By the end of 2013, I got very excited by the thought that, within my lifetime, everything will change. Lives will be dominated by a quantum world. For Cambridge Quantum Computing, I hired all the right people – young people – there was nobody over 28 in the first two years.”

Cambridge Quantum Computing was later merged with Honeywell Quantum Solutions to create Quantinuum, of which Ilyas is Vice-Chair and Chief Product Officer. By applying the laws of quantum physics to computing, they aim to achieve breakthroughs in drug discovery, healthcare, materials science, cybersecurity, energy transformation, and more.

Returning to SOAS to Study Music

Ilyas’ curiosity and intellect are wide-ranging, taking in mathematics, philosophy, literature and music, to name a few of his interests. A chance meeting of his son and an academic led to his return to SOAS as a student after 40 years.

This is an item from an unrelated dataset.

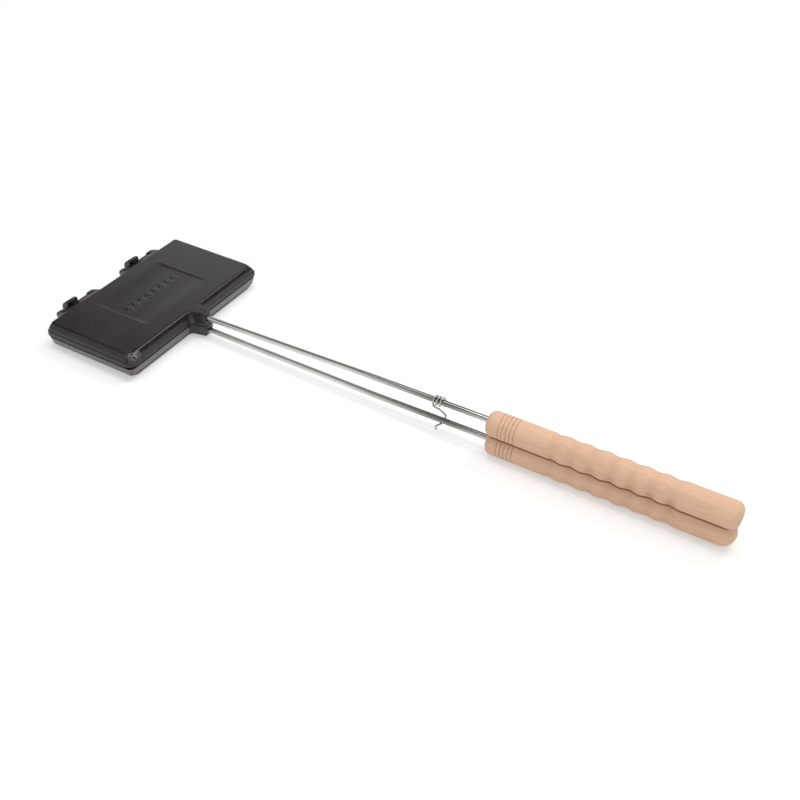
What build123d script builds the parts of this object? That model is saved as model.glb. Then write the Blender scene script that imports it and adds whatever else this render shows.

“When I started thinking about a PhD, I had two or three offers. I wanted to do something, which I would enjoy and which would occupy every ounce of my soul, and that’s music. I didn’t know that SOAS could be a part of that; it was a complete accident and why life is wonderful.

My son was thinking about studying Mandarin and came to interview at SOAS. In the interview, he met Ilana Webster-Kogen. Afterwards, I looked her up and realised that she was a musicologist. At the time, I was writing a paper for myself – not for submission – on Eduard Hanslick, a German music critic who had said that music has no intrinsic meaning. I discussed my idea with her and it became my pre-thesis submission, and SOAS made me an offer to do the PhD.

SOAS is in my heart. I’ve never actually left. I’ve got friends at SOAS and I always keep in touch. Continuity is part of who I am. I work on long threads, not on small tomorrows throughout my life: the woman I’ve loved forever, my family and children and my friendships. SOAS fits into that category.”